As with many of the camera settings we’ve discussed, you can’t change the aperture in iPhone’s native camera app. The best you can do is use Portrait mode while taking a photo, which narrows the depth-of-field and gives your background a nice blur. Using a manual camera app instead of the iPhone Camera app will allow you to change the aperture settings before taking a photo.
7. Burst mode
Burst mode is a special feature on iPhone cameras that allows you to take a continuous burst of photos so you can choose the best ones later on. Use Burst mode by holding your finger on the shutter button and pulling it to the left. This is a great feature for shooting action shots or group photos.
8. Night mode
Night mode is another iPhone-only feature that has been wowing photographers since its introduction on the iPhone 11. Night mode is designed to be used in low-light situations where it increases exposure time and allows more light to hit the camera’s sensor. Your Night mode photos will be brighter, but it does require a steady hand or a tripod for good results.
The word “noise” doesn’t seem like it should be used when discussing photography, but it actually refers to small imperfections and variations in your photos that cause objects to look blurry. The lower the light conditions in the scene you are shooting, the more noise you’ll see in your finished photo. This is especially true if you’re using Night mode or a high ISO setting with a manual camera app. You can reduce noise in many photo editing apps, including the iPhone Photos app.
Exposure refers to how bright your final image is. You can adjust the exposure of your photo before tapping the shutter by holding your finger on the screen and then moving the small sun icon up for a brighter image or down for a darker image. You can also adjust the exposure of an image using a slider in most photo editing apps.
Photography terminology for techniques and composition
The following terms in photography will focus more on composition and technique so that you can practice framing the perfect shot with your iPhone.
Composition simply refers to how your shot is laid out to create visual interest. The fact that just about everyone has a camera in their pocket means that photography is more mainstream than it’s ever been. Anyone can snap a decent photo with an iPhone, but how you compose your shot will be the thing that takes your photography from blah to breathtaking. Take some time to really consider the elements in a scene before taking your photo. We’ll discuss some of the more common composition terms below.
12. Rule of thirds
The rule of thirds is probably the most common composition term, and it’s a great place to start if you are in the beginning stages of composing interesting shots. With the rule of thirds, you visualize an imaginary grid over your scene, dividing it into thirds. The idea is to place the most interesting elements of your scene along these imaginary grid lines. Using the rule of thirds, you create added interest and depth within your image, making it more compelling to viewers.
13. Leading lines
The concept of leading lines is another composition technique that is used to create depth within your photo.

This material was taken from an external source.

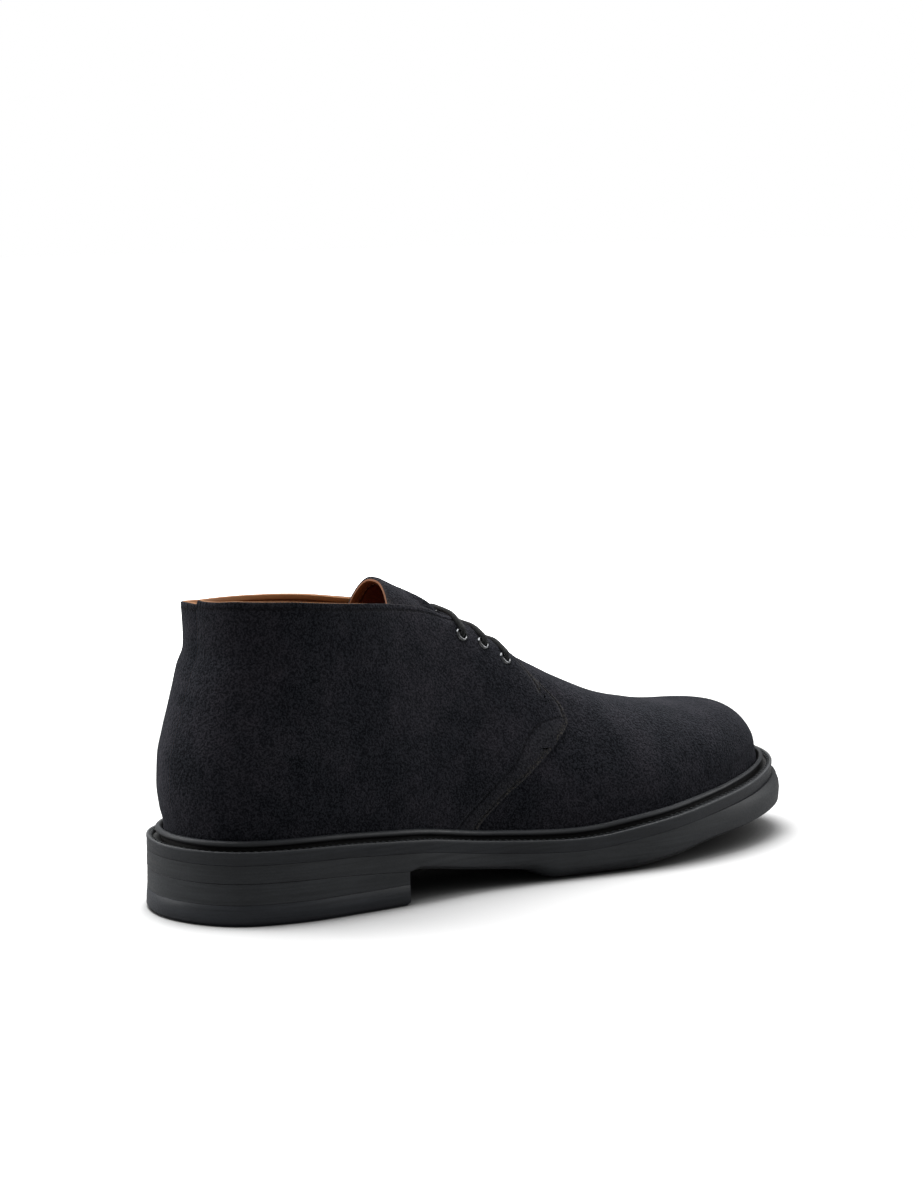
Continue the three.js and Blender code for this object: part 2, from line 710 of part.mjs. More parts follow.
function eyeletGeometry(frame) {
  const under = -(WALL + GAP);
  const flangeTopAt = GAP + EYELET_FLANGE_THICK;
  const section = [
    [EYELET_BORE, under],
    [EYELET_BARREL, under],
    [EYELET_BARREL, GAP],
    [EYELET_FLANGE, GAP],
    [EYELET_FLANGE - EYELET_ROUNDING, flangeTopAt],
    [EYELET_BORE + EYELET_ROUNDING, flangeTopAt],
    [EYELET_BORE, GAP],
    [EYELET_BORE, under],
  ].map(([radius, height]) => new THREE.Vector2(radius, height));
  return weldedSolid(alongNormal(new THREE.LatheGeometry(section, BORE_SIDES), frame));
}

// One bar of lace: up out of an eyelet, over both facings and down into the other eyelet.
function laceBar(left, right) {
  const climb = (frame, step) => frame.centre.clone()
    .addScaledVector(frame.normal, step.height)
    .addScaledVector(
      new THREE.Vector3(1, 0, 0).cross(frame.normal).normalize(), frame.side * step.inward);
  const rest = (frame, reach, lift) => topPoint(frame.centre.x, reach, frame.side)
    .addScaledVector(topNormal(frame.centre.x, reach, frame.side), lift);
  const half = (frame) => [
    ...LACE_CLIMB.map((step) => climb(frame, step)),
    ...LACE_REST.map((step) => rest(frame, step.reach, step.lift)),
  ];
  const crown = rest(left, CREST_REACH, LACE_CROWN_LIFT);
  crown.y = drift(crown.x);
  const path = new THREE.CatmullRomCurve3(
    [...half(left), crown, ...half(right).reverse()], false, "centripetal");
  const circle = new THREE.Shape();
  circle.absarc(0, 0, LACE_RADIUS, 0, Math.PI * 2);
  return weldedSolid(new THREE.ExtrudeGeometry(circle, {
    steps: LACE_STEPS, curveSegments: LACE_CURVE_SEGMENTS, bevelEnabled: false, extrudePath: path,
  }));
}

// Materials, one for each kind of stuff in the boot.
const suede = new THREE.MeshStandardMaterial({ color: 0x23232b, roughness: 0.95, metalness: 0 });
const rubber = new THREE.MeshStandardMaterial({ color: 0x23292c, roughness: 0.55, metalness: 0 });
const leather = new THREE.MeshStandardMaterial({ color: 0x8a4a26, roughness: 0.6, metalness: 0 });
const gunmetal = new THREE.MeshStandardMaterial({
  color: 0x3d4147, roughness: 0.35, metalness: 1,
});
const cord = new THREE.MeshStandardMaterial({ color: 0x17171b, roughness: 0.9, metalness: 0 });

const boot = new THREE.Group();
boot.name = "chukka_boot";

function place(name, geometry, material) {
  geometry.deleteAttribute("normal");
  geometry.deleteAttribute("uv");
  geometry.computeVertexNormals();
  const mesh = new THREE.Mesh(geometry, material);
  mesh.name = name;
  boot.add(mesh);
}

// Upper: quarters and vamp as one hollow shell, with the eyelet holes cut through.
const frames = eyeletFrames();
let upper = upperShell();
for (const frame of frames) {
  const bore = new THREE.CylinderGeometry(
    EYELET_BARREL + GAP, EYELET_BARREL + GAP, WALL * 4, BORE_SIDES);
  upper = upper.subtract(toManifold(weldedSolid(alongNormal(bore, frame))));
}
place("upper", fromManifold(upper), suede);

// Insole: the board and sock that the foot stands on, inside the wall.
const insoleEdge = (x) => weltWidth(x) + WALL + GAP;
place("insole", stackedSlab([
  { inset: insoleEdge, height: (x) => footHeight(x) },
  { inset: insoleEdge, height: (x) => footHeight(x) + INSOLE_THICK - INSOLE_SPRING },
  { inset: (x) => insoleEdge(x) + INSOLE_SPRING, height: (x) => footHeight(x) + INSOLE_THICK },
], columns), leather);

place("tongue", tongueSolid(), suede);

// Storm welt: a stitched flange with a raised bead against the suede.
const beadInner = (x) => weltWidth(x) - GAP;
const beadOuter = (x) => weltWidth(x) - BEAD_WIDTH;
const BEAD_ROUNDING = 0.9; // the bead's outer shoulder
place("welt", hoop([
  { inset: () => FINE_BREAK, height: footHeight },
  { inset: () => 0, height: (x) => footHeight(x) + FINE_BREAK },
  { inset: () => 0, height: (x) => flangeTop(x) - EDGE_BREAK },
  { inset: () => EDGE_BREAK, height: flangeTop },
  { inset: (x) => beadOuter(x) - FINE_BREAK, height: flangeTop },
  { inset: beadOuter, height: (x) => flangeTop(x) - EDGE_BREAK },
  { inset: beadOuter, height: (x) => beadTop(x) - BEAD_ROUNDING },
  { inset: (x) => beadOuter(x) + BEAD_ROUNDING, height: beadTop },
  { inset: (x) => beadInner(x) - FINE_BREAK, height: beadTop },
  { inset: beadInner, height: (x) => beadTop(x) - FINE_BREAK },
  { inset: beadInner, height: (x) => footHeight(x) },
], columns), rubber);

// Outsole: one piece from heel to toe, thin at the waist and deep under the tread.
const soleTop = (x) => footHeight(x) - GAP;
let outsole = toManifold(stackedSlab([
  { inset: (x) => SOLE_BEVEL_WIDTH - toeFlare(x) * 0.4, height: underside },
  { inset: (x) => -toeFlare(x), height: (x) => underside(x) + SOLE_BEVEL },
  {
    inset: (x) => -toeFlare(x),
    height: (x) => THREE.MathUtils.lerp(underside(x), soleTop(x), 0.6),
  },
  { inset: (x) => -toeFlare(x) * 0.5, height: (x) => soleTop(x) - EDGE_BREAK },
  { inset: () => EDGE_BREAK, height: soleTop },
], columns));

// The sunk field of the tread, cut up into the outsole inside its rim, and its studs.
const treadColumns = [];
for (const side of [-1, 1]) {
  const half = [];
  for (const x of [TREAD_START, ...SIDE_STATIONS.filter((station) => station > TREAD_START + 3)]) {
    half.push(makeColumn(x, 0, side, 0));
  }
  for (let k = 1; k < TOE_FAN_STEPS; k += 1) {
    const angle = (k / TOE_FAN_STEPS) * Math.PI * 0.5;
    half.push(makeColumn(TOE_AXIS, Math.sin(angle), side * Math.cos(angle), 0));
  }
  if (side < 0) treadColumns.push(...half, makeColumn(TOE_AXIS, 1, 0, 0));
  else treadColumns.push(...half.reverse());
}
const field = (depthFrom, depthTo) => toManifold(stackedSlab([
  { inset: () => TREAD_RIM, height: (x) => underside(x) + depthFrom },
  { inset: () => TREAD_RIM, height: (x) => underside(x) + depthTo },
], treadColumns));
outsole = outsole.subtract(field(-TREAD_CUT, TREAD_DEPTH));
for (const row of FOREFOOT_STUDS) {
  for (const y of row.y) {
    const stud = toManifold(
      uprightBar(row.x, y, STUD_RADIUS, -1, underside(row.x) + TREAD_CUT));
    outsole = outsole.add(stud.intersect(field(0, TREAD_CUT)));
  }
}
place("outsole", fromManifold(outsole), rubber);

// Heel: a lift wedged under the outsole, and a top piece that meets the floor.
const heelStations = [38, 50, 62, 74, HEEL_LENGTH];
const heelSide = (side) => {
  const list = [];
  for (let k = 1; k < HEEL_FAN_STEPS; k += 1) {
    const angle = (k / HEEL_FAN_STEPS) * Math.PI * 0.5;
    list.push(makeColumn(HEEL_AXIS, -Math.cos(angle), side * Math.sin(angle), 0));
  }
  for (const x of heelStations) list.push(makeColumn(x, 0, side, 0));
  return list;
};
const heelColumns = [
  makeColumn(HEEL_AXIS, -1, 0, 0), ...heelSide(-1), ...heelSide(1).reverse(),
];
place("heel_lift", stackedSlab([
  { inset: () => FINE_BREAK, height: () => LIFT_TOP_PIECE_SEAM + GAP },
  { inset: () => 0, height: () => LIFT_TOP_PIECE_SEAM + GAP + FINE_BREAK },
  { inset: () => FINE_BREAK, height: (x) => underside(x) - GAP - FINE_BREAK },
  { inset: () => EDGE_BREAK, height: (x) => underside(x) - GAP },
], heelColumns), rubber);

let topPiece = toManifold(stackedSlab([
  { inset: () => TOP_PIECE_BEVEL - TOP_PIECE_FLARE, height: () => 0 },
  { inset: () => -TOP_PIECE_FLARE, height: () => TOP_PIECE_BEVEL },
  { inset: () => 0, height: () => LIFT_TOP_PIECE_SEAM - FINE_BREAK },
  { inset: () => FINE_BREAK, height: () => LIFT_TOP_PIECE_SEAM },
], heelColumns));
const heelField = (top) => toManifold(stackedSlab([
  { inset: () => TREAD_RIM, height: () => -1 },
  { inset: () => TREAD_RIM, height: () => top },
], heelColumns.filter((column) => column.foot.x < HEEL_LENGTH - TREAD_RIM)));
topPiece = topPiece.subtract(heelField(TREAD_DEPTH));
for (const row of HEEL_STUDS) {
  for (const y of row.y) {
    topPiece = topPiece.add(toManifold(uprightBar(row.x, y, STUD_RADIUS, 0, TREAD_DEPTH + 1)));
  }
}
place("heel_top_piece", fromManifold(topPiece), rubber);

for (const frame of frames) place(frame.name, eyeletGeometry(frame), gunmetal);

// Three bars of lace across the throat, one for each pair of eyelets.
EYELETS.forEach((_, pair) => {
  const ends = frames.filter((frame) => frame.pair === pair);
  place(`lace_bar_${pair + 1}`, laceBar(ends[0], ends[1]), cord);
});

// The part's frame: on the floor, centred over the middle of its box.
const box = new THREE.Box3().setFromObject(boot);
boot.position.set(-(box.min.x + box.max.x) / 2, -(box.min.y + box.max.y) / 2, -box.min.z);

export default boot;
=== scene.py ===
"""A chukka boot for the right foot, in near-black suede with a brown leather lining.

The sections follow the boot piece by piece: the last, the suede, the lining, the vamp and the
quarters, the tongue, the insole, the welt, the outsole, the heel, the eyelets, the lace and
the stitches, and at the end the studio.
Points on the boot are worked out in shoe millimetres: X from the back of the welt to the toe,
Y from the centre line to the inner side of the foot, Z up from the floor.
"""
import math

import bmesh
import bpy
import numpy as np
from mathutils import Matrix, Vector


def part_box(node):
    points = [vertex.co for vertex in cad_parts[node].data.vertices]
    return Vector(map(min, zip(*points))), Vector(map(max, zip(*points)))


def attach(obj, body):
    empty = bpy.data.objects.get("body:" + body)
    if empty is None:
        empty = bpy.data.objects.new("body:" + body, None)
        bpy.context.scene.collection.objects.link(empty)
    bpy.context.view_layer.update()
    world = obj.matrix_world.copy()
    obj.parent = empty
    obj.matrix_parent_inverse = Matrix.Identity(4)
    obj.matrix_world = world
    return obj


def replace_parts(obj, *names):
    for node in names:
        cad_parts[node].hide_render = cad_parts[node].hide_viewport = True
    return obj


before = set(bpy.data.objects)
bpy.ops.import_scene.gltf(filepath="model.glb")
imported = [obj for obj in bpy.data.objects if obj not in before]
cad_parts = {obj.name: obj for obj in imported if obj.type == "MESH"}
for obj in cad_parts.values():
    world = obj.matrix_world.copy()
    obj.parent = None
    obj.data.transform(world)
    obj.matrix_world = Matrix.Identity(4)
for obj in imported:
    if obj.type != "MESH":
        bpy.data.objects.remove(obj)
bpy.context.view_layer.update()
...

They are used to draw the viewer’s eye toward a point of interest in your image and should be considered when you are composing your shot. When photographing a specific subject, take a good look at the landscape to see if there are lines that you can use to make your shot more interesting. Leading lines can be real, like train tracks, architectural lines, and roads, or they can be implied.
14. Depth of field
When you take a photo, you are capturing a three-dimensional scene in two dimensions. Depth of field describes the degree to which that three-dimensional scene is in focus. A wide depth of field means that everything from the foreground to the background is in focus, while a narrow depth of field focuses on a single point of interest while making elements in the background out of focus. Adjusting your camera’s aperture with a manual camera app will widen or narrow the depth of field. Using Portrait mode in your iPhone’s camera app will have a similar effect.
The term “bokeh” is closely related to depth of field because bokeh is created when parts of an image are out of focus. Bokeh has been defined as the way a camera lens renders out-of-focus points of light. Different lenses will create different bokeh effects. Bokeh is most visible when photographing points of light, but it also occurs naturally when areas of an image are out of focus.
16. Aspect ratio
The aspect ratio of a photo is the relationship between the height and width of a photo. This was much simpler before social media, when all you had to think about was the size of the printed photo. Today, every social media platform uses a different aspect ratio, and figuring out which aspect ratio to use can get quite complicated. The default aspect ratio for iPhone photos is 4:3, which can be changed or cropped to suit your needs before publishing your images to social media.
“Vignetting” refers to the darker edges of an image in relation to the center. Optical vignetting can occur naturally in most lenses, but it can also be added in post-processing to help direct a viewer’s eye to the center of the image. iPhone lenses produce vignetting that is so subtle you won’t notice it, so if you want to add an artificial vignetting, you’ll have to do it in Lightroom or Photoshop.
18. Negative and positive space
If you’ve ever taken an art class, you may already be familiar with positive and negative space, but here’s a refresher. Positive space is the object or area of interest that you are photographing, and negative space is everything else. Balancing positive and negative space can go a long way toward creating a more interesting composition. Using lots of negative space creates impact, giving your subject more breathing room.
Macro photography refers to photographing extreme close-ups of objects, creating images that might otherwise be overlooked by the naked eye. The iPhone 13 and newer models have a dedicated Macro mode so that you can zoom in on insects, flowers, and other minutiae. If you are shooting on an iPhone without a dedicated Macro mode, consider purchasing an external macro lens to open up a whole new world of possibilities.
“Chimping” is a photography slang term that developed along with LCD screens that allow you to instantly check out your photos after taking them. It refers to constantly looking at your screen to view your images — thus, missing the great shots still possible right in front of you. It may be tempting to see how you’re doing as a photographer in the field, but try to develop the habit of waiting to look at your photos after your session is over.
How many of these photography terms did you already know? Which ones are you looking forward to learning more about? A strong knowledge of photography terminology will help you excel as a photographer, whether you’re just starting out or have been taking photos for years.